I’ll spare you my coming out stories, because they’re all a little messy, but come March 2016 (start of year 12) anyone close enough to have me on Facebook knew. My friends, family, and workmates were all cool with it. I got hugs from classmates on the day it all came out, and that was that. But I still didn’t feel like it was properly accepted. Don’t get me wrong, there was no active exclusion of me due to my bisexuality, but people would unknowingly say something that didn’t sit right, or they’d joke about “ooh are you texting your boyyyfrieeend” but they’d never say girlfriend, because it wasn’t something spoken about.
"I was in this town where people had known me since I was born and they expected me to be one thing, and when they found out I wasn’t, they just decided not to talk about it at all."
I felt caged in. I was in this town where people had known me since I was born and they expected me to be one thing, and when they found out I wasn’t, they just decided not to talk about it at all. Maybe they thought they were being respectful and not treating me like I was any different to how I was before. But it wasn’t that they were treating me differently to how they had previously treated me – it’s that talking about it was taboo, unlike talking about being straight, which happens every day and you don’t even notice. Typical jokes about boyfriends, about “oh he’s cute” – I couldn’t chime in with a girlfriend joke or an “oh she’s cute” without making people around me feel awkward, and people wouldn’t make those jokes with me because it made them feel awkward.
I feel I should clarify – I don’t blame anyone for this. We all are just products of the people we were raised by and the society we are raised in, and this sort of “casual straight taboo gay” attitude has been ingrained into our society. But it’s changing now, I can see it slowly shifting. It’s slower in the country though, where there are less people to challenge the standards, which is a huge part of why I moved to Melbourne – freedom, away from people who already have expectations on what I should be, where people won’t care.

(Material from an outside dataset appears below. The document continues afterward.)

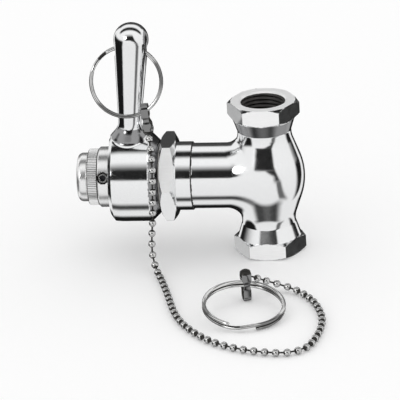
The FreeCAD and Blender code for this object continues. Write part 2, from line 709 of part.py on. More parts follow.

In my old town, I felt like I had no room to breathe or move or just be me without somebody either commenting or quite clearly trying not to talk about it. In the city, there’s so many people all busy with their own lives, and they don’t have time to care. I feel more comfortable in my own skin, more comfortable coming out. Something I’ve learned: you don’t come out once, or twice, or even three times. I meet new people every day. A lot of my workmates don’t know I’m bi; a few do. I guess this post is itself another coming out, if I choose to share it with people who don’t already know. I’ll meet people in the future who will be important to me and I’ll have to do it again and again and again. But that’s okay, because like I said – society is changing.
"I moved to Melbourne at the start of this year and I’ve just felt so free ever since."
One of the workmates I did come out to is a woman maybe in her late 40’s/early 50’s. A man had just proposed to his boyfriend in our store, and we were discussing attitudes towards lgbtq people. She told me her own mother didn’t mind gay people, but didn’t like them in her family. She told me that she herself had no problems with gay people whatsoever (she said her niece is bi, I said “me too”), but she doesn’t think they should be allowed to adopt kids. She told me her son disagrees, and sees no issues with gay people adopting.
You can probably see where I’m going with this. While we are all a product of our parents and society, society is always changing and influencing more people. It’s getting better with each generation. People raise their children to be better than they are, and the world grows. Hopefully for the next generation, they find the world just a bit less close-minded, a bit more relaxed about the ways in which people express themselves. Even in the last few years I think, things have gotten much better.
I moved to Melbourne at the start of this year and I’ve just felt so free ever since. It had taken a toll on me, being out but not able to talk about it. And while I miss my family and friends so much, it’s nice to be in a place where I can be myself and people aren’t going to be weird about it, where we can have these conversations and I can slip in a joke and we can all laugh and not feel awkward about me trying to join in a conversation I wasn’t really a part of in the first place.
So a word of advice to the family and friends of lgbtq people – casual acceptance is the way to go. Let them joke and make comments, make boyfriend jokes as well as girlfriend jokes, normalise it. Inclusive actions speak far louder than the words “okay, if you say so”."
"Love is love is love is love is love is love is love is love, cannot be killed or swept aside” – Lin Manuel Miranda.